Monday, September 28, 2009

Conservative disagreement over illegal immigrants in California

The Great Rift Valley is in Africa.  However, maybe Great Rift junior should be the nickname for California's San Fernando Valley.  It appears California's population of illegal immigrant workers is beginning to cause a split between Social Conservatives who believe they are a blight on the economy and Economic Conservatives who think they enhance upward mobility for US born citizens.  I don't link to the Cato Inst. very often but here it is...

http://www.cato-at-liberty.org/2009/08/26/have-mexican-dishwashers-brought-california-to-its-knees/

Thursday, September 24, 2009

Immigration fees set to go up as applications go down

Here is a link to the story in the LA times...immigration fees may be raised again because the immigration service is supposed to be largely self-funding and with enforcement up and applications down...well you get the picture.
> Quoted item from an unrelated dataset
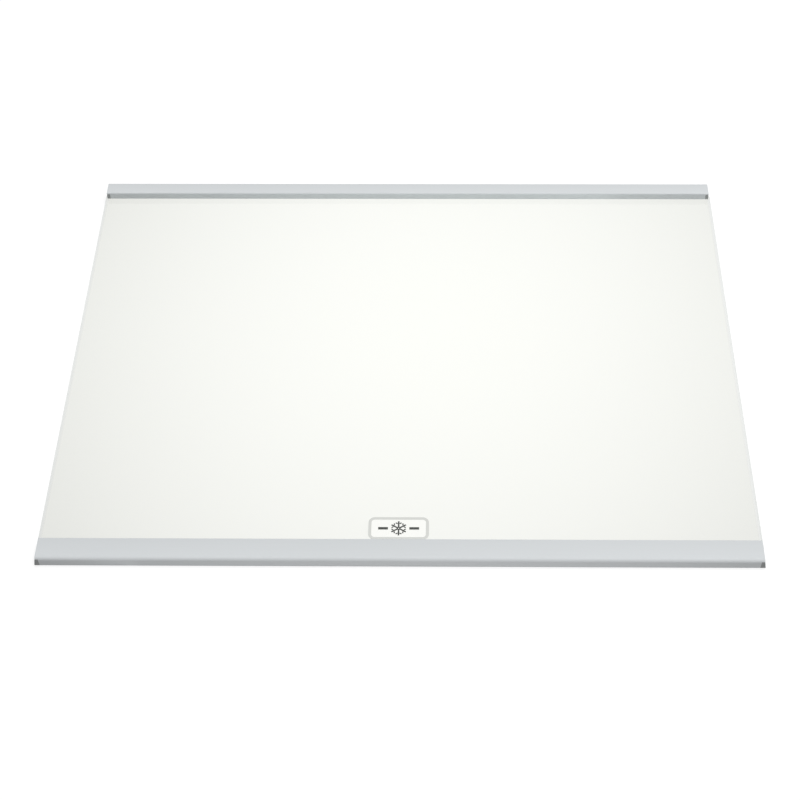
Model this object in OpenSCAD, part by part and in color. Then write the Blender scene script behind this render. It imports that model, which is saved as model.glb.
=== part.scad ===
// Refrigerator shelf: a toughened glass plate held between two extruded plastic trims.
// The front trim is a hollow nose with a wide flat top flange. The rear trim carries a
// raised hollow back stop. Both grip the glass in a ribbed channel, and a small moulded
// cap plugs each end of each trim. Its head fills a notch under the trim's top wall.
// X runs along the width, Y from the front to the rear and Z up. The origin is under the
// middle of the shelf, on the surface that the two trims rest on.

/* [Shelf] */
// Depth of the whole shelf, over both trims
shelf_d = 361; // [260:1:480]

/* [Glass plate] */
// Width of the glass
glass_w = 500; // [300:1:700]
// Thickness of the glass
glass_t = 4; // [3:0.5:6]
// Radius of the corners in plan
glass_corner_r = 4; // [2:0.5:10]
// How far the rounded, ground edge bows out past the flat faces
glass_bow = 1.2; // [0.4:0.1:1.4]

/* [Both trims] */
// Wall thickness of the extrusions
trim_wall = 1.3; // [1:0.05:1.6]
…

http://www.latimes.com/news/local/la-me-immig24-2009sep24,0,1871688.story

Wednesday, September 23, 2009

Will there be an Immigration Court in New Hampshire?

Well, not anytime soon perhaps.  But on an encouraging note -- Senator Shaheen's Office has contacted me and would like to explore my idea for a Northern New England Immigration Court.  I think it would be a great thing for the immigrant community here in New Hampshire and in the rest of Northern New England.
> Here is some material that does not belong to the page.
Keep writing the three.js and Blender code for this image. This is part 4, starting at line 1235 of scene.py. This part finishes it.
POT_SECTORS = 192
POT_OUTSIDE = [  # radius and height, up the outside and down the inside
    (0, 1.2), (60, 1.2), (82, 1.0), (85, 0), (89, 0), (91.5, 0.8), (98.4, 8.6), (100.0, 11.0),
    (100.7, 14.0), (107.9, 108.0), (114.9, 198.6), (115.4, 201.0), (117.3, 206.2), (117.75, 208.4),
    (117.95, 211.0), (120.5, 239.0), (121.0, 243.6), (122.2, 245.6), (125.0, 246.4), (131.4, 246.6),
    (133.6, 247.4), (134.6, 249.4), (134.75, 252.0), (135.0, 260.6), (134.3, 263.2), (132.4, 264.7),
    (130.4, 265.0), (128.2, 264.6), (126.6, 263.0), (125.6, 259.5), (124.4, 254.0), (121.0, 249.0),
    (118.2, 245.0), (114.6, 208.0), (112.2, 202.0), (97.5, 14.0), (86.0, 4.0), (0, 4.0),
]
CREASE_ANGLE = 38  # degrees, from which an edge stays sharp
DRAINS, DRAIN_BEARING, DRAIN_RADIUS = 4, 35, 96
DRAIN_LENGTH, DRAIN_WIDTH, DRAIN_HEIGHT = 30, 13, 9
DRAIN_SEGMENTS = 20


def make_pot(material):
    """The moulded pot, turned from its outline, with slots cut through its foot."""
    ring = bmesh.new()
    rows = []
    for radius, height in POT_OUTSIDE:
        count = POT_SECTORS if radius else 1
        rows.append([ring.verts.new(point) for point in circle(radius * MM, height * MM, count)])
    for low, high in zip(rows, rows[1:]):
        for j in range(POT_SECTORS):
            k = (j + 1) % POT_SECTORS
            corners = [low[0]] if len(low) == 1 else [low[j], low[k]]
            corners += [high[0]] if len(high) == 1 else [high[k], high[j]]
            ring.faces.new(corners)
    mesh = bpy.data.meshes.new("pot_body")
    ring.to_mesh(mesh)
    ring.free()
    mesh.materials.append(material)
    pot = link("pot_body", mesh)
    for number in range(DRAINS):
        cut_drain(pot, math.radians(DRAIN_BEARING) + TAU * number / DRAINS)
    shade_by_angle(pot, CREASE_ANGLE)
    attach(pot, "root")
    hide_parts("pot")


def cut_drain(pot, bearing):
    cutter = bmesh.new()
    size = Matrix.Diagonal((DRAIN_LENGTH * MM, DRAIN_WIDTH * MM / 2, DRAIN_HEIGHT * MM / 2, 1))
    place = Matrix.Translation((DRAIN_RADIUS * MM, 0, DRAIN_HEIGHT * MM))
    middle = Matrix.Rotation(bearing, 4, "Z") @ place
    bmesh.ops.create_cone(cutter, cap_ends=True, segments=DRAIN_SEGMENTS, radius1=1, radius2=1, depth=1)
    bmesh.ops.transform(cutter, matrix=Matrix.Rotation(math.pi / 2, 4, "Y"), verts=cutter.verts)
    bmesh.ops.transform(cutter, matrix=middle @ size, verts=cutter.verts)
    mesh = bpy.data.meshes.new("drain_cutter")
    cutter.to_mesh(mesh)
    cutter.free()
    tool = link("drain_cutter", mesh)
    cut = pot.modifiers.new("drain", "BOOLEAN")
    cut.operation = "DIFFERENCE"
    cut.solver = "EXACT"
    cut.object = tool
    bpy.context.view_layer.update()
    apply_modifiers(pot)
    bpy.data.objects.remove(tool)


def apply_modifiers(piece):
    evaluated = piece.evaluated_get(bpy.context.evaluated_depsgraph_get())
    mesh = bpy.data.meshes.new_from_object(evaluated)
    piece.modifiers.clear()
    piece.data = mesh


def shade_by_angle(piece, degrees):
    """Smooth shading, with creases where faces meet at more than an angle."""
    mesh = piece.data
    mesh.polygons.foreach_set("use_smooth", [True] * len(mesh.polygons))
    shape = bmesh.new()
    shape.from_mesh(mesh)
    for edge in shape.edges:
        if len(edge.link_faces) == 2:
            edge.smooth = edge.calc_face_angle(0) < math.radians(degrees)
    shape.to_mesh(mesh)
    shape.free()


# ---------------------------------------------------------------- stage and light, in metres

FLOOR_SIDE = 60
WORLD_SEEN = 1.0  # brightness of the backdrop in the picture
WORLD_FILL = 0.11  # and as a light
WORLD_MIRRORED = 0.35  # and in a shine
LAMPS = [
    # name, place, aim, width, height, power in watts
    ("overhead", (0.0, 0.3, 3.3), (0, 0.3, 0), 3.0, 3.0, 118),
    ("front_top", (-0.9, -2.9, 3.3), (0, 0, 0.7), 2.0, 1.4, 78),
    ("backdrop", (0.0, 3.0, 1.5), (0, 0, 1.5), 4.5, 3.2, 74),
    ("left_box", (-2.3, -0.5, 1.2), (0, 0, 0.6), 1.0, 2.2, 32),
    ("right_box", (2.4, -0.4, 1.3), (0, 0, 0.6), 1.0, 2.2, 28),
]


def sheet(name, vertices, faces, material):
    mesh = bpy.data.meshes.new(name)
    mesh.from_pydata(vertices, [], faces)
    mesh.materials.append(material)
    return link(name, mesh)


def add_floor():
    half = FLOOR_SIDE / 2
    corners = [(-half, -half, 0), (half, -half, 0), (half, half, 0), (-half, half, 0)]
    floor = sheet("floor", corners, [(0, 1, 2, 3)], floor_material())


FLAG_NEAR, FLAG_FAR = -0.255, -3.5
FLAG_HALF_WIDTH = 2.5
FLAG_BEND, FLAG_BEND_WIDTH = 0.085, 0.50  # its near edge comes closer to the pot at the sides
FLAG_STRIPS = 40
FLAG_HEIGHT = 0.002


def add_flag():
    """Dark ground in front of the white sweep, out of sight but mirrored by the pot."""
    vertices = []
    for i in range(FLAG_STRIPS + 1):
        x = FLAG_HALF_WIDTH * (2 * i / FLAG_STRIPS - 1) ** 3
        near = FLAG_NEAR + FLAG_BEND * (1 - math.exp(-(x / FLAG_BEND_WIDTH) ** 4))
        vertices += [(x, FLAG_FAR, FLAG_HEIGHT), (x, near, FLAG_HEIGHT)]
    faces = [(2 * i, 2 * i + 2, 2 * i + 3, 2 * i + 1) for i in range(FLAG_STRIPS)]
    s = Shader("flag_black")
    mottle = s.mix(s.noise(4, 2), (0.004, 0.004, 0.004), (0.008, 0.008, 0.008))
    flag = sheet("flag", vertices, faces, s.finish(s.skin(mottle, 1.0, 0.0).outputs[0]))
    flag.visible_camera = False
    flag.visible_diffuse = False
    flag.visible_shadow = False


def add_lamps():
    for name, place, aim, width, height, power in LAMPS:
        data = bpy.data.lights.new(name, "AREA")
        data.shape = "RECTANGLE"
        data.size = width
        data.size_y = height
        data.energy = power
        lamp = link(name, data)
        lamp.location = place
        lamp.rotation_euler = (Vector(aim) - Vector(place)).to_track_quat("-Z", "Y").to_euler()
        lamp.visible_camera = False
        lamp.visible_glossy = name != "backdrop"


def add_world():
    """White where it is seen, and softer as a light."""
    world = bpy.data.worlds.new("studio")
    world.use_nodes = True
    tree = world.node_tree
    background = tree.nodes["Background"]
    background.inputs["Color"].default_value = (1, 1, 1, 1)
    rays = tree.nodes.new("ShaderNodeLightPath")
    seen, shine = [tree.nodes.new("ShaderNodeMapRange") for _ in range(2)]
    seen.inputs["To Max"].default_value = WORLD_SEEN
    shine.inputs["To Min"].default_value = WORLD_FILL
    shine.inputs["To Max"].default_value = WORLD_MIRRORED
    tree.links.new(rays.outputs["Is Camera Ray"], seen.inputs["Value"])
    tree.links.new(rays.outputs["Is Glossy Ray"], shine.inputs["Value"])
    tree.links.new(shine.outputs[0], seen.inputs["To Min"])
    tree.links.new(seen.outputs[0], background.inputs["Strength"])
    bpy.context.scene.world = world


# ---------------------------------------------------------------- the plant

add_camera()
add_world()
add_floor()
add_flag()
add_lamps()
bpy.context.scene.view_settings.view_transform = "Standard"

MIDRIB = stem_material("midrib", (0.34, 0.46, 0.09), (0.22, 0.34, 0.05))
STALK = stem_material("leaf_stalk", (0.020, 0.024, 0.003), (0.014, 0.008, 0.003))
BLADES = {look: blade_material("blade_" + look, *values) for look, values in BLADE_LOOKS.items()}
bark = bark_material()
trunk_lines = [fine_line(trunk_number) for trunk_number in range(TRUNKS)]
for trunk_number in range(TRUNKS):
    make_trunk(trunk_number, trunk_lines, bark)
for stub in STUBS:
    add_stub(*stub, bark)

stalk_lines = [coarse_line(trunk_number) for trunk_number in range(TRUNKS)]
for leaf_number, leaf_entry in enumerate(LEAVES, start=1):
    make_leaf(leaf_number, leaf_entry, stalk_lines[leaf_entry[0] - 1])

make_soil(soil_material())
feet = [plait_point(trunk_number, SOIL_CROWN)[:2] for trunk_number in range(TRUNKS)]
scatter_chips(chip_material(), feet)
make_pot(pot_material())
Some people may not realize it, but I have checked the numbers by zip code and I believe we have a sufficient number of cases to justify a full-time judge, or possibly two if we draw cases from northern counties of Massachusetts. The court in Boston already has two judges that commute from New Hampshire and at least one government attorney who does so.  Immigration & Customs Enforcement has already moved a large part of their operation out of downtown of Boston (to Burlington, MA) and USCIS has recently moved a good portion of their staff north to Lawrence, MA as well.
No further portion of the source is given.